OBJECTIVE:
Pull out the lines from the line containing "rounds its corners" through the line containing "obj.matrix_parent_inverse = Matrix.Identity(4)", both lines included, and copy them exactly.

RECORDS SHOWN:
[BEGIN]

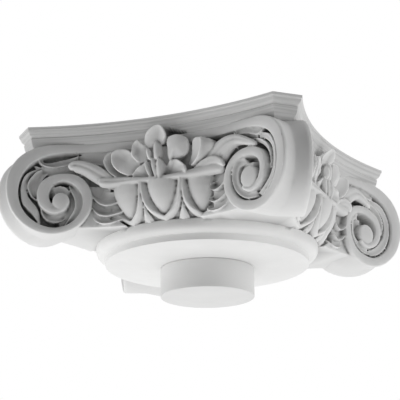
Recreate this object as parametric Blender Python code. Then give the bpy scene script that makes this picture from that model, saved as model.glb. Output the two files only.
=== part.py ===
# Angular Ionic column capital with four diagonal volutes, and the round plug under its necking ring.
# Metres, +Z up. The origin is at the centre of the plug's underside, and the part is the same on all
# four faces. Carving is laid out in face coordinates: u runs along the hollow face, z is height, and w
# stands out from the face.
import bmesh
import bpy
import numpy as np
from math import asin, cos, pi, radians, sin, sqrt

# Heights
TOTAL_HEIGHT = 0.1517
PLUG_HEIGHT = 0.0295
RING_TOP = 0.053
ECHINUS_TOP = 0.091
BLOCK_BASE = 0.088
BLOCK_TOP = 0.136

# Plug and necking ring
PLUG_RADIUS = 0.0473
PLUG_GAP = 0.0003
NECK_RADIUS = 0.1030
RING_RADIUS = 0.1123
SEAT_RADIUS = 0.0640
FILLET_BASE = 0.0325
FILLET_TOP = 0.0395
NOSE_STEPS = ((0.1060, 0.0400), (0.1093, 0.0414), (0.1115, 0.0440), (0.1123, 0.0470))
RING_EDGE = 0.0010
PLUG_EDGE = 0.0008
ROUND_SIDES = 48

# Abacus
ABACUS_HALF = 0.1496
ABACUS_CORNER_CUT = 0.0217
ABACUS_HOLLOW = 0.0215
ABACUS_THICKNESS = 0.0215
ABACUS_INSET = 0.0080
COVE_HEIGHT = 0.0110
COVE_REACH = 0.0030
QUIRK = 0.0008
QUIRK_INSET = 0.0048
OVOLO_HEIGHT = 0.0067
ABACUS_SIDE_STEPS = 10

# Hollow face that carries the volutes
FACE_DEPTH = 0.1165
FACE_CURVE = 0.2390
GROUND_DEPTH = 0.0120
BLOCK_REACH = 0.1050
CHEEK_HOLLOW = 0.0065
CHEEK_STEP = 0.0015
SCROLL_LEAD = 0.0180
SCROLL_TURNS = 7.2
PIER_START = 0.0530
PIER_DEPTH = 0.0080
PIER_BASE = 0.0500
PIER_HEART = 0.0500
BAND_LIP = 0.0040
ROOT = 0.0020

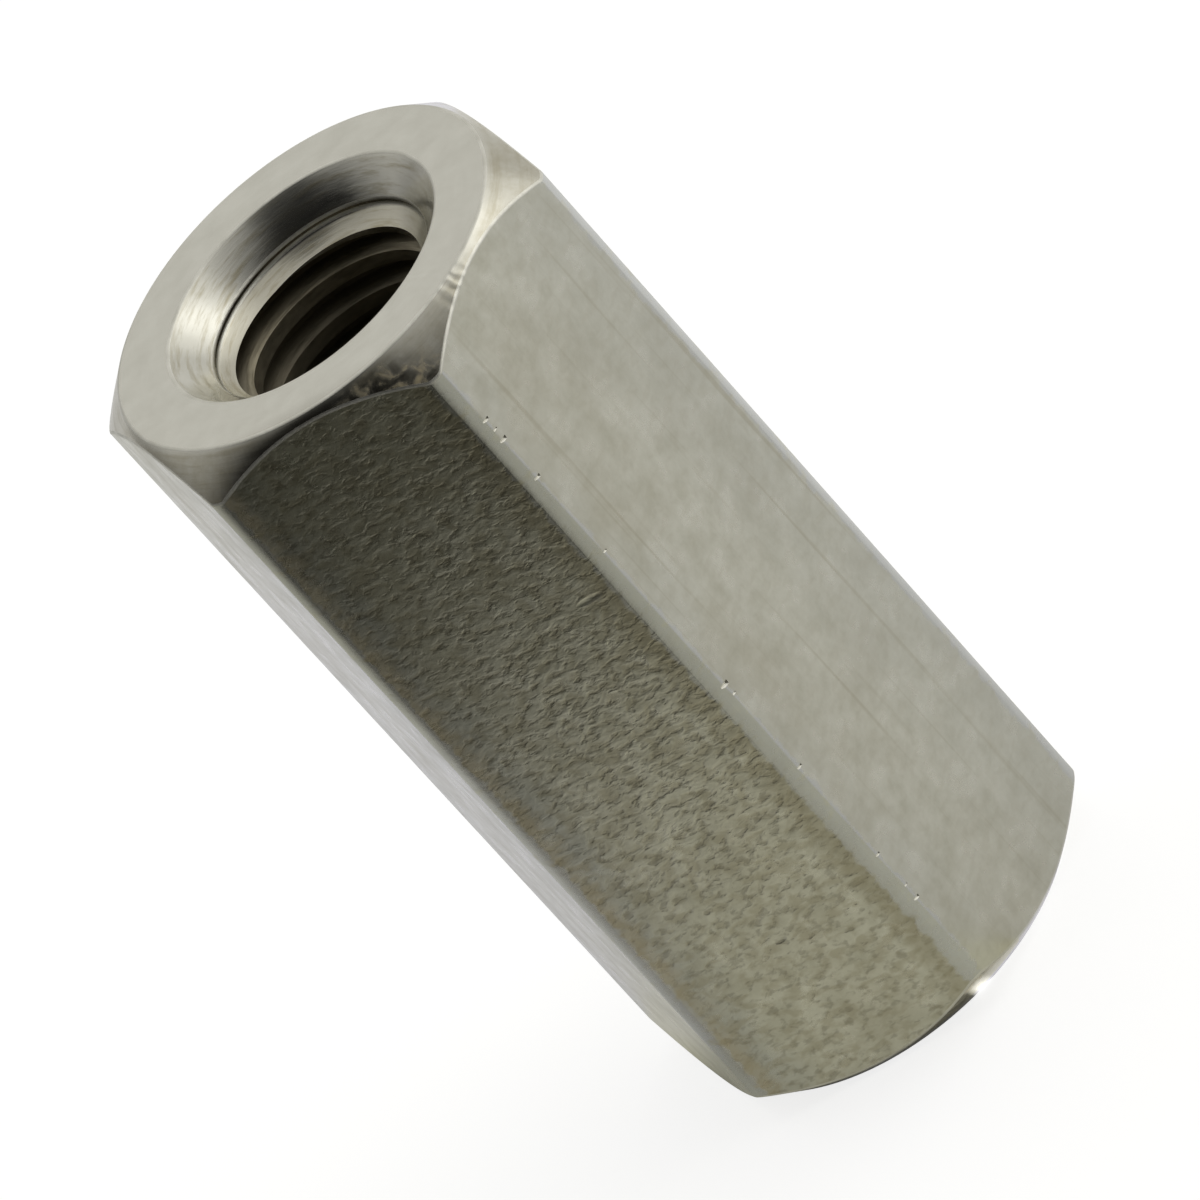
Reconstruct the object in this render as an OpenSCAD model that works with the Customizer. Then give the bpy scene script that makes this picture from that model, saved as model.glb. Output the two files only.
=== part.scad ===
// Hex standoff with an M3 thread tapped right through it, turned from drawn hexagonal bar.
// Sizes are in millimetres. The part stands on one end, with the middle of that end at the origin and its
// bore along +Z. Two corners of the hexagon lie on the X axis, and two flats face along Y.

/* [Bar] */
// Distance across the flats of the drawn bar
across_flats = 5.5; // [5:0.1:10]
// Length of the standoff from end face to end face
length = 12; // [5:0.5:60]
// Radius of the rounding that drawing leaves along the six corners
corner_radius = 0.15; // [0.05:0.01:0.5]

/* [Ends] */
// How far the rim of the turned end face lies inside the flats
rim_inset = 0.1; // [0.05:0.01:0.3]
// Angle between the turned chamfer and the end face, in degrees
chamfer_angle = 45; // [25:1:60]

/* [Bore] */
// Diameter inside the crests of the M3 x 0.5 thread
bore_d = 2.6; // [2:0.05:3.2]
// Width of the countersink all round the bore, seen from its end
countersink_width = 0.625; // [0.2:0.025:0.7]
// Included angle of the countersink, in degrees
countersink_angle = 90; // [60:1:120]

/* [Hidden] */
$fn = 96;

// Colour of the bright metal
metal_colour = [0.72, 0.71, 0.68];

// The bar has six sides, and a full turn of its corners' rounding would have this many points
sides = 6;
rounding_fn = 48;

// Distance from the axis to a flat, to a sharp corner and to the centre of a corner's rounding
flat_reach = across_flats / 2;
sharp_reach = flat_reach / cos(180 / sides);
rounding_reach = sharp_reach - corner_radius / cos(180 / sides);

// Rim radius of the end face, and how far the chamfer rises before it is clear of the corners
rim_r = flat_reach - rim_inset;
chamfer_rise = (sharp_reach - rim_r) * tan(chamfer_angle);

// Radius of the bore, radius of the countersink's mouth and its depth below the end face
bore_r = bore_d / 2;
mouth_r = bore_r + countersink_width;
countersink_depth = countersink_width / tan(countersink_angle / 2);

// How far a cut runs past the face that it opens, and how far the countersink widens over that length
overrun = 0.5;
overrun_flare = overrun * tan(countersink_angle / 2);

// Section of the drawn bar: a smaller hexagon grown to size, which rounds its corners
module bar_section() {
    offset(r = corner_radius, $fn = rounding_fn)
        circle(r = rounding_reach, $fn = sides);
}

// The space between the two end faces and inside their chamfers
module turned_envelope() {
    rotate_extrude()
        polygon([
            [0, 0],
            [rim_r, 0],
            [sharp_reach, chamfer_rise],
            [sharp_reach, length - chamfer_rise],
            [rim_r, length],
            [0, length]
        ]);
}

// What the drill and the two countersinks take out
module through_bore() {
    rotate_extrude()
        polygon([
            [0, -overrun],
            [mouth_r + overrun_flare, -overrun],
            [bore_r, countersink_depth],
            [bore_r, length - countersink_depth],
            [mouth_r + overrun_flare, length + overrun],
            [0, length + overrun]
        ]);
}

module standoff() {
    color(metal_colour)
        difference() {
            intersection() {
                translate([0, 0, -overrun])
                    linear_extrude(length + 2 * overrun)
                        bar_section();
                turned_envelope();
            }
            through_bore();
        }
}

standoff();
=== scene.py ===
"""Hex standoff with a tapped bore: its body, its finishes and a small studio."""

import math

import bmesh
import bpy
from bpy.props import (
    EnumProperty,
    FloatProperty,
    FloatVectorProperty,
    IntProperty,
    PointerProperty,
)
from mathutils import Matrix, Vector


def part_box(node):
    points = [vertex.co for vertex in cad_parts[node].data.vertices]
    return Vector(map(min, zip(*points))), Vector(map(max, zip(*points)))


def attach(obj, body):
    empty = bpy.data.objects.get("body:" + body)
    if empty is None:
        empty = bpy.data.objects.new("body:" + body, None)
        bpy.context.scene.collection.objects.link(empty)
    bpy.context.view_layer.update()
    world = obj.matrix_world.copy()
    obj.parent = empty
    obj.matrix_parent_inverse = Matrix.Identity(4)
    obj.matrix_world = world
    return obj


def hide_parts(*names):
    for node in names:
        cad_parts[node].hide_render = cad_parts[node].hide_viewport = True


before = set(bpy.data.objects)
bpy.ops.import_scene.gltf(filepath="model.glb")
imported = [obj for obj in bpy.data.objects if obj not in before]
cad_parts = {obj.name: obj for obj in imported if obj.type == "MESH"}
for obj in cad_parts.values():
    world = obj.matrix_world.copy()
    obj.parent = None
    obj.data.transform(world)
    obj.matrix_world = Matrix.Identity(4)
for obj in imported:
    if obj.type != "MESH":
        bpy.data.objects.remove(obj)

bl_info = {
    "name": "Hex Standoff",
    "version": (1, 0, 0),
    "blender": (4, 5, 0),
    "location": "View3D > Sidebar > Standoff",
    "description": "Models a tapped hex standoff, its finishes and a small studio",
    "category": "Mesh",
}

NODE = "standoff"
BODY = "root"

MM = 0.001
MICRON = 1e-6
BAR_LOW, BAR_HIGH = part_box(NODE)
MIDDLE = (BAR_LOW + BAR_HIGH) / 2
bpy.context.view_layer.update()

# The bar's sides, and half the angle that each takes up
SIDES = 6
HALF_SIDE = math.pi / SIDES
# Roundness of the lands along the corners, and the steps across one
LAND_PROFILE = 0.36
LAND_STEPS = 8
# How far a tool runs past the face that it cuts, and how far the lathe's blank clears the corners
OVERRUN = 0.5 * MM
BLANK_MARGIN = 1.02
# Angle of the drill's point in degrees, and the fillet that its shoulder leaves
DRILL_POINT = 118
STEP_FILLET = 0.035 * MM
# Half the angle of the thread's form, and the part of a pitch that is flat at its root
FLANK_ANGLE = math.radians(30)
ROOT_FLAT = 1 / 8
# Turns of the tap past each end
SPARE_TURNS = 2
# Points closer than this are merged
MERGE = 0.1 * MICRON
# Edges sharper than this are broken, in so many steps, and edges flatter than this shaded smooth
SHARP_EDGE = math.radians(30)
EDGE_STEPS = 3
SMOOTH_ANGLE = math.radians(28)

# The way that a nick's brighter wall faces
GLINT = Vector((0.649, -0.246, 0.72))
# Each nick's height, distance from the sharp corner, half length and depth, in millimetres
NICKS = (
    (10.65, 0.13, 0.050, 0.022),
    (10.47, 0.14, 0.034, 0.013),
    (10.30, 0.13, 0.056, 0.026),
    (9.62, 0.13, 0.050, 0.022),
    (8.27, 0.14, 0.030, 0.012),
    (5.83, 0.13, 0.064, 0.032),
    (5.65, 0.15, 0.030, 0.013),
    (4.30, 0.14, 0.042, 0.018),
    (2.67, 0.13, 0.036, 0.016),
    (2.09, 0.14, 0.028, 0.012),
    (1.86, 0.13, 0.046, 0.022),
)
# Each dent's place in X and Z, half its width and half its height, in millimetres
DENTS = ((1.15, 7.87, 0.19, 0.055), (0.02, 2.37, 0.1, 0.06))
DENT_DEPTH = 0.01 * MM
# The ball that presses a dent: how deep it is, and its facets round and up
DENT_TOOL_DEPTH = 0.1 * MM
DENT_TOOL_STEPS = (72, 36)

# Chatter marks: waves to a radian, how much they stray, the bearings in degrees where they rise and
# where they fade, and the height in millimetres that they lie above
CHATTER_WAVES = 105
CHATTER_WANDER = 9.0
CHATTER_FROM = (-48, -42)
CHATTER_TO = (-30, -36)
CHATTER_ABOVE = (11.0, 11.2)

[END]

ANSWER TO THE TASK:
// Section of the drawn bar: a smaller hexagon grown to size, which rounds its corners
module bar_section() {
    offset(r = corner_radius, $fn = rounding_fn)
        circle(r = rounding_reach, $fn = sides);
}

// The space between the two end faces and inside their chamfers
module turned_envelope() {
    rotate_extrude()
        polygon([
            [0, 0],
            [rim_r, 0],
            [sharp_reach, chamfer_rise],
            [sharp_reach, length - chamfer_rise],
            [rim_r, length],
            [0, length]
        ]);
}

// What the drill and the two countersinks take out
module through_bore() {
    rotate_extrude()
        polygon([
            [0, -overrun],
            [mouth_r + overrun_flare, -overrun],
            [bore_r, countersink_depth],
            [bore_r, length - countersink_depth],
            [mouth_r + overrun_flare, length + overrun],
            [0, length + overrun]
        ]);
}

module standoff() {
    color(metal_colour)
        difference() {
            intersection() {
                translate([0, 0, -overrun])
                    linear_extrude(length + 2 * overrun)
                        bar_section();
                turned_envelope();
            }
            through_bore();
        }
}

standoff();
=== scene.py ===
"""Hex standoff with a tapped bore: its body, its finishes and a small studio."""

import math

import bmesh
import bpy
from bpy.props import (
    EnumProperty,
    FloatProperty,
    FloatVectorProperty,
    IntProperty,
    PointerProperty,
)
from mathutils import Matrix, Vector


def part_box(node):
    points = [vertex.co for vertex in cad_parts[node].data.vertices]
    return Vector(map(min, zip(*points))), Vector(map(max, zip(*points)))


def attach(obj, body):
    empty = bpy.data.objects.get("body:" + body)
    if empty is None:
        empty = bpy.data.objects.new("body:" + body, None)
        bpy.context.scene.collection.objects.link(empty)
    bpy.context.view_layer.update()
    world = obj.matrix_world.copy()
    obj.parent = empty
    obj.matrix_parent_inverse = Matrix.Identity(4)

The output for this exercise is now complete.